Other Impairments. For the three and nine months ended September 30, 2009, we recorded $4.5 million and $8.9 million of impairments. The impairment charge of $4.5 million included $0.8 million of inventory re-evaluation and $3.7 million of other impairments. The impairment charges of $8.9 million included $4.1 million of re-evaluation related to our tubular inventory due to decline in market value and $4.8 million of other impairments.
Depreciation, Depletion and Amortization Expenses. Depreciation, depletion and amortization expenses increased by $6.6 million, or 20%, from $32.7 million in the three months ended September 30, 2008 to $39.3 million in the same period of 2009. Depreciation, depletion and amortization expenses increased by $28.4 million, or 31%, from $90.8 million in the nine months ended September 30, 2008 to $119.2 million in the same period of 2009. The increases for both periods were due to an increase in equivalent production and higher depletion rates, which were caused by higher cost wells being drilled.
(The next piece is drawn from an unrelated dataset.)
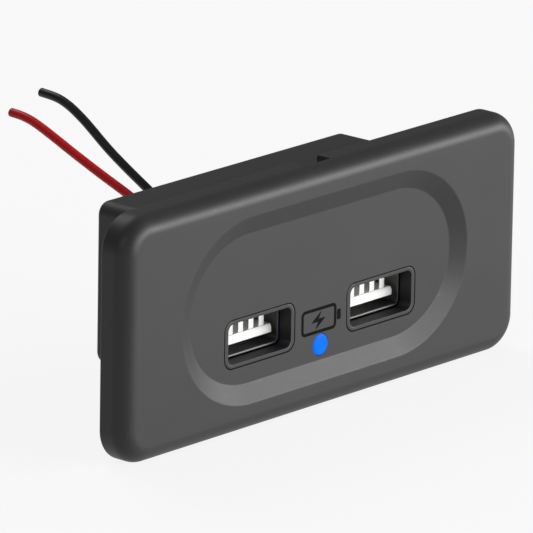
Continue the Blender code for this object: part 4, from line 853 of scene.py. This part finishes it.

PVR Coal and Natural Resource Management Segment
As of December 31, 2008, PVR owned or controlled approximately 827 million tons of proven and probable coal reserves in Central and Northern Appalachia, the San Juan Basin and the Illinois Basin. PVR enters into long-term leases with experienced, third-party mine operators, providing them the right to mine PVR's coal reserves in exchange for royalty payments. PVR actively works with its lessees to develop efficient methods to exploit its reserves and to maximize production from its properties. PVR does not operate any mines. In the nine months ended September 30, 2009, PVR's lessees produced 25.9 million tons of coal from PVR's properties and paid to PVR coal royalties revenues of $90.4 million, for an average royalty per ton of $3.50 ($3.33 per ton net of coal royalties expenses). Approximately 82% of PVR's coal royalties revenues in the nine months ended September 30, 2009 was derived from coal mined on PVR's properties under leases containing royalty rates based on the higher of a fixed base price or a percentage of the gross sales price. The balance of PVR's coal royalties revenues for the respective periods was derived from coal mined on PVR's properties under leases containing fixed royalty rates that escalate annually.